According to Dimatix scientists, only the
piezoelectric process is suitable for making plastic
electronic circuits, because the hot resistors used in
the other method would damage both the polymers that
make the transistors and the plastic substrates
themselves. However, Hewlett-Packard is developing a
process for printing circuits using the thermal process.
To print circuits instead of documents, Dimatix
researchers replace the ink with a liquid containing an
organic semiconductor or a metallic conductor. Today,
inkjet-compatible liquids are also available for
printing organic polymers to make the semiconducting
components, and for laying down silver to make the
connective wires. But at the moment no suitable liquid
has been found for printing amorphous silicon with inkjets.
As you might expect, the printhead that Dimatix
engineers developed for printing circuits is more
complicated than the ones in desktop inkjet printers.
There are more nozzles—over 100 on a circuit printer,
compared with 30 on a desktop machine. Adding to the
complexity, the direction in which each nozzle fires and
the amount of ink in each drop are individually
controlled—features not found on desktop printers.
These capabilities are needed to achieve the
resolution and precision required for useful circuits.
Today, the Dimatix jet heads can print lines and spaces
50 m wide with 5-m accuracy. Soon engineers expect to be
able to bring line widths down to less than 10 mm.
In the Philips
project, specialists at the Netherlands-based
giant are working with Dimatix jet heads to print
plastic organic-light-emitting-diode (OLED) displays for
cellphones and other applications. By spraying solutions
of red, blue, and green organic light-emitting material
onto the display substrate, they have produced displays
of up to 2 inches measured diagonally that are every bit
as crisp and bright as displays made on glass
substrates. Other researchers are using the inkjet
technique to apply the color filters for LCDs.
Litrex Corp., which makes inkjet printers using
Dimatix printheads, is also getting into circuit
printing. It has already built inkjet printers for
making flat-panel displays on both glass and plastic
substrates. Including printers installed in R&D
labs, Litrex has sold more than 50, mostly for making
OLED arrays.
For making circuits, the failure rate of the inkjet
nozzles must not be more than about a thousandth of the
1 percent or so allowed for printing documents. Litrex
developers have achieved this level of reliability by
including a high-speed camera in each printer that
visually inspects the drops from each nozzle. It can
capture images of single drops fired at a rate of up to
20 000 per second. The display substrate is loaded into
the printer only after the inspection shows that all
nozzles are firing correctly.
Litrex engineers are now testing a printer for large
2.4- by 2.4-meter substrates, now a standard size used
by display makers.
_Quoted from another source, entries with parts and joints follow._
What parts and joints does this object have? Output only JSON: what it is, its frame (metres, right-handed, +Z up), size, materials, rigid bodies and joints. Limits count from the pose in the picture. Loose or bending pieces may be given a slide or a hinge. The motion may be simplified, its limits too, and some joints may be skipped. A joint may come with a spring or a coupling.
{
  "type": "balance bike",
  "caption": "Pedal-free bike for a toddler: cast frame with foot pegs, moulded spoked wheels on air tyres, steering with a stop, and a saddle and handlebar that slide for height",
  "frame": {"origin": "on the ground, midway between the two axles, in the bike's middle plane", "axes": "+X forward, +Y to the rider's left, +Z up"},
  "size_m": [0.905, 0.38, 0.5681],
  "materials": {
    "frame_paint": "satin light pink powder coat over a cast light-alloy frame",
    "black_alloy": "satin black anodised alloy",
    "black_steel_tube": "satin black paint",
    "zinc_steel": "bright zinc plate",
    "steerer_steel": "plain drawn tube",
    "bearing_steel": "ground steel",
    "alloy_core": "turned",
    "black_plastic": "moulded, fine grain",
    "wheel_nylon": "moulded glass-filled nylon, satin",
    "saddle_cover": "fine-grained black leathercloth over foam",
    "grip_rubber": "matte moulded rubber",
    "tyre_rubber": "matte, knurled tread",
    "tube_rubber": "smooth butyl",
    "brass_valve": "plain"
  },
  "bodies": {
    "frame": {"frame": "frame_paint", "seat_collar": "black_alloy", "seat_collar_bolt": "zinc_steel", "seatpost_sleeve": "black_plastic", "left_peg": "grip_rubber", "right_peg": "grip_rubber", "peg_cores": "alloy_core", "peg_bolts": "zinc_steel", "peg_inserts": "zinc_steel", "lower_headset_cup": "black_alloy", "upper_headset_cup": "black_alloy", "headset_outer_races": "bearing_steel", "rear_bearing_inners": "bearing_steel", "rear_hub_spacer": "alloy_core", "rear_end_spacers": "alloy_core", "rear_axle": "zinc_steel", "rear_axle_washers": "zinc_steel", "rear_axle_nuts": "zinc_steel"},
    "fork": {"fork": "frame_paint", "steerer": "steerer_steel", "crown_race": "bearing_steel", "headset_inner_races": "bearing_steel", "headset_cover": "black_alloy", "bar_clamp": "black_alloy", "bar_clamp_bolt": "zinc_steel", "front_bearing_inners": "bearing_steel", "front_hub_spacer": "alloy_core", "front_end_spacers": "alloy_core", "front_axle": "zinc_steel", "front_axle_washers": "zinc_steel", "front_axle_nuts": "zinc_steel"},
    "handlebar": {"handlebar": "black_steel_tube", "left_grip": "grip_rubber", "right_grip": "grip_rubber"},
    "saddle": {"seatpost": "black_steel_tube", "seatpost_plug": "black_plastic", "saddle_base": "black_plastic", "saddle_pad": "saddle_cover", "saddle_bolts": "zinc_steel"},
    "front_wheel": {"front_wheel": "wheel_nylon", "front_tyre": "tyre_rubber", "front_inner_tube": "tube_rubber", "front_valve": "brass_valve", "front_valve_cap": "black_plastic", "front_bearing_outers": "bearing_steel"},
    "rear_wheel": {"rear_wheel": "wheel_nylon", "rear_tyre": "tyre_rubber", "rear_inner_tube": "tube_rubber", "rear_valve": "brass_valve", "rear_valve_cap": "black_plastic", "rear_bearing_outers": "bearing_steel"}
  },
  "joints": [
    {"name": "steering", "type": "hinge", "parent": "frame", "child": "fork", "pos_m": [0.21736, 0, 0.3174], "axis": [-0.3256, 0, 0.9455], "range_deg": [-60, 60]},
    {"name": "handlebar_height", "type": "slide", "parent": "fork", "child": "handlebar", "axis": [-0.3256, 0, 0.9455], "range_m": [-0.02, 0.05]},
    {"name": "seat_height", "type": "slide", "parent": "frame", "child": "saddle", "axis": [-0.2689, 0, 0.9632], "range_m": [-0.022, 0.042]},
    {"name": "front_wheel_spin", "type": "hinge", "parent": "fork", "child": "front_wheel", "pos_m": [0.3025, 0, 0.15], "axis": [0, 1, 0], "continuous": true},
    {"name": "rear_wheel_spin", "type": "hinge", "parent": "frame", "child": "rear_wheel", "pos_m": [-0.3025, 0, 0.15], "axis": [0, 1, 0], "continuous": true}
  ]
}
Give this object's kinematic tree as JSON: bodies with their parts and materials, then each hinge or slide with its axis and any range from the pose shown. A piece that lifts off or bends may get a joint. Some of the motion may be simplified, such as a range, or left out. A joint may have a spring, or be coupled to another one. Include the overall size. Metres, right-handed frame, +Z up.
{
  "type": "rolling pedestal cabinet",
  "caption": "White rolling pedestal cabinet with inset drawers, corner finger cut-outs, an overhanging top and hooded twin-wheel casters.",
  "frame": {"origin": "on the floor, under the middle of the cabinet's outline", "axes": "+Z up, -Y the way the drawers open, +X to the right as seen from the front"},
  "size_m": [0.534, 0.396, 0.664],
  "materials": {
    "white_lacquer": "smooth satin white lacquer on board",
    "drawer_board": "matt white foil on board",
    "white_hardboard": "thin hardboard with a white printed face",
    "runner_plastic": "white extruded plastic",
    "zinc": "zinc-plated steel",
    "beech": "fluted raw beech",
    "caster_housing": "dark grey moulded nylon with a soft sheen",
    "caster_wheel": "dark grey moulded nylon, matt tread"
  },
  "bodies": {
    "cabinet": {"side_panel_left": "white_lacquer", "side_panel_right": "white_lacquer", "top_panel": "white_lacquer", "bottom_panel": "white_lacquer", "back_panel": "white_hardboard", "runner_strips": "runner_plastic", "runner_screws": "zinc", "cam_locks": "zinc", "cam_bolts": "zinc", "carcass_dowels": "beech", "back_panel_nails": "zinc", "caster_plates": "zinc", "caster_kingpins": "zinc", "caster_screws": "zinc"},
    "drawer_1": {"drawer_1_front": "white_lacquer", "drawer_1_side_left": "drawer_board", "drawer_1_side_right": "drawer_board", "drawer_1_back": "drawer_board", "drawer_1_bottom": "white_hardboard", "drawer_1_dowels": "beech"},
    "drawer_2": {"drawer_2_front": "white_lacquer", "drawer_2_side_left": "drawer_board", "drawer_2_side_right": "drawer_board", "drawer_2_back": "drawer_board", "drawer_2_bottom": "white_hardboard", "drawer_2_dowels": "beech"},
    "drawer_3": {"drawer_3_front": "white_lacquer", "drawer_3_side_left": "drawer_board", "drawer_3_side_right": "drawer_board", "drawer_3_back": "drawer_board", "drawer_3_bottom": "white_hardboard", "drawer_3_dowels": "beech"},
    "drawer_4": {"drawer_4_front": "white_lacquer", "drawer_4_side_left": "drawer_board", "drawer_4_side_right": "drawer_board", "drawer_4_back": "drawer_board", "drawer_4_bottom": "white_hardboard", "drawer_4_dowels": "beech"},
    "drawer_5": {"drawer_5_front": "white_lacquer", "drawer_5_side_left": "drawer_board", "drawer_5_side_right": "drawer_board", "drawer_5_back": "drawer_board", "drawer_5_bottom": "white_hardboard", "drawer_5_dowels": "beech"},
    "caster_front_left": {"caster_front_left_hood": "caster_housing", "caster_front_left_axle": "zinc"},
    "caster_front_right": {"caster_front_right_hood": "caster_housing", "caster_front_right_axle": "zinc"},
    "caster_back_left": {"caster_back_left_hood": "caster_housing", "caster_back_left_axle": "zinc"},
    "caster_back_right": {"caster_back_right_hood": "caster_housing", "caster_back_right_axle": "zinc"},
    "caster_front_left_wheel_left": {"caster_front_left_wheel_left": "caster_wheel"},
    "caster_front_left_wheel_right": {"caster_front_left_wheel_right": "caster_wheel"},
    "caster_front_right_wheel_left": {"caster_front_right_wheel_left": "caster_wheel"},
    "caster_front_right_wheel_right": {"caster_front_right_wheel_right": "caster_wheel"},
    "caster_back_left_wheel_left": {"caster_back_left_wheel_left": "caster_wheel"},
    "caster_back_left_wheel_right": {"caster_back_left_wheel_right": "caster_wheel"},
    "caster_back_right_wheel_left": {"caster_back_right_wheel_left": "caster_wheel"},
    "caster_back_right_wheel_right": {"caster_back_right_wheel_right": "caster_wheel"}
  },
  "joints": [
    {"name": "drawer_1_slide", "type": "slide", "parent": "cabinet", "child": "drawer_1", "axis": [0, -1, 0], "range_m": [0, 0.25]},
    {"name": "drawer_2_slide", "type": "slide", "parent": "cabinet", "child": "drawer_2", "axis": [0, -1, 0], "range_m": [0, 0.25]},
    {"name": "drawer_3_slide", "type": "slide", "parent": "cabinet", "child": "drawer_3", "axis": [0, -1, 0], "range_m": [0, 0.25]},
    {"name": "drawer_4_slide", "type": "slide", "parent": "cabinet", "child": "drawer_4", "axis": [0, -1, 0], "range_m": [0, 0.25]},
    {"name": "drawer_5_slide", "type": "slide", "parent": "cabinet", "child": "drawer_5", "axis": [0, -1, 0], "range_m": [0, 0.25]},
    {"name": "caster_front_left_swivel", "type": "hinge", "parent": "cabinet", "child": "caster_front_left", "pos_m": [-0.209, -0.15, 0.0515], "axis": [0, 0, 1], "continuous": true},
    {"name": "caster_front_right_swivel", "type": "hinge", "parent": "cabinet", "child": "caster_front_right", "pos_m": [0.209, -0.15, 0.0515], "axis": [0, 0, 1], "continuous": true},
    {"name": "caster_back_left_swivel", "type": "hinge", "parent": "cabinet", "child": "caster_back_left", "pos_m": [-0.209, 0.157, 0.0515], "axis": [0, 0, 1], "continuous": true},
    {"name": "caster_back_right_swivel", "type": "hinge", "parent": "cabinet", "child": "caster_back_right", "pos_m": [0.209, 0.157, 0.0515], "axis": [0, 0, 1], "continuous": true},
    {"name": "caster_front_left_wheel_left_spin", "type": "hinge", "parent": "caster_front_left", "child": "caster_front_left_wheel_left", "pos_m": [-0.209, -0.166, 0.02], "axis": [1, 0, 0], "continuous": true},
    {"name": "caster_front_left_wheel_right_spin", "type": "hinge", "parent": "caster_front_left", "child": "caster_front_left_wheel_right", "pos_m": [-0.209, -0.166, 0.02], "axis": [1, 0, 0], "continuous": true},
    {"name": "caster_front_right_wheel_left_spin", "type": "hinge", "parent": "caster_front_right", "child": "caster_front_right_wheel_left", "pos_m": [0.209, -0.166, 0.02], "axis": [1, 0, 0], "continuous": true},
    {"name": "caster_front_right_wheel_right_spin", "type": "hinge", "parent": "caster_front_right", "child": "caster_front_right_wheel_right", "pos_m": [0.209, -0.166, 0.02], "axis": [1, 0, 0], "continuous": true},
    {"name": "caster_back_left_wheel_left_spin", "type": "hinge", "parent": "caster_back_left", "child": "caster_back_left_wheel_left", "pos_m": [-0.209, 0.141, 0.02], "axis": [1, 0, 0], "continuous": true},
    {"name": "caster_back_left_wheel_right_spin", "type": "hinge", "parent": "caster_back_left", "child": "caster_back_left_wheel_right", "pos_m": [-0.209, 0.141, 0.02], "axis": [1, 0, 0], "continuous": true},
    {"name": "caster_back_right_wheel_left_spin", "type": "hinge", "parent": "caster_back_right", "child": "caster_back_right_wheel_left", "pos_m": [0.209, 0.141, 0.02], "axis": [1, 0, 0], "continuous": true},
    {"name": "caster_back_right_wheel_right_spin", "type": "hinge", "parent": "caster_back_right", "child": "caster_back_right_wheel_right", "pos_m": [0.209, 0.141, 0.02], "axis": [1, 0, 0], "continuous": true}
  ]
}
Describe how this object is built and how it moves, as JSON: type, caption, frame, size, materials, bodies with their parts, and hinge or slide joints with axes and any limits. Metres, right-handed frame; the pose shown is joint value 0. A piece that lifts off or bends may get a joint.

Although it is technically possible
to build a single 2.4- by 2.4-meter display, most
manufacturers build six separate displays within that area.
One important advantage of the inkjet print process
over conventional techniques is that the jet process
puts the circuit material only where it is needed,
whereas the conventional process puts the material down
over the whole substrate and then etches most of it
away. But the fluids used to make electronics are
pricey—up to US $10 000 per liter. A 7-inch-diagonal
display printed conventionally might require a
milliliter of these fluids, costing about $10. But an
inkjet process would use only half a milliliter, saving
the manufacturer $5. Multiply this by millions of
displays, and it amounts to considerable savings.
At Motorola Inc., in Schaumburg, Ill., senior manager
Daniel Gamota and his colleagues are taking printed
electronics one step further. They are using
conventional printing presses—the same ones that make
posters and consumer product labels—to make circuits.
These presses typically use metallic, rubber, or plastic
cylinders 30 cm wide and 45 cm around, in which the
patterns to be printed are etched.
Gamota and his team rent time on such printers from
graphics arts companies and replace the standard
printing inks with an assortment of electrically
functional inks, which could be conducting,
semiconducting, or insulating and organic or inorganic.
So far they have produced more than 50 kilometers of
circuitry, mostly timing and control circuits that
switch at tens of hertz. These still-experimental
circuits are too slow, even for displays. But they are
fast enough to make electronically active labels for
consumer packaging. So, for example, a timing circuit
could switch on an indicator when a product reaches its
expiration date. Or a sensor could detect when a package
of food has spoiled.
Engineers are just starting to look into making
flexible electronics with the roll-to-roll process. By
eliminating the high-temperature, high-vacuum steps used
in conventional circuit manufacture, it holds the
promise of cutting the manufacturing cost by that magic
factor of 10 or better.
The Fraunhofer Institute for Reliability and
Microintegration, in Munich, Germany, has set up a
laboratory to develop roll-to-roll processing of
circuits on plastic. There, Karlheinz Bock and his group
have produced thin-film transistors from organic
semiconductors. They have measured individual
transistors that switch at speeds up to 2 kilohertz. The
first applications are likely to be low-tech and
inexpensive electronics for things like radio-frequency
identification tags and smart cards, though they can't
say when the process will be commercially viable.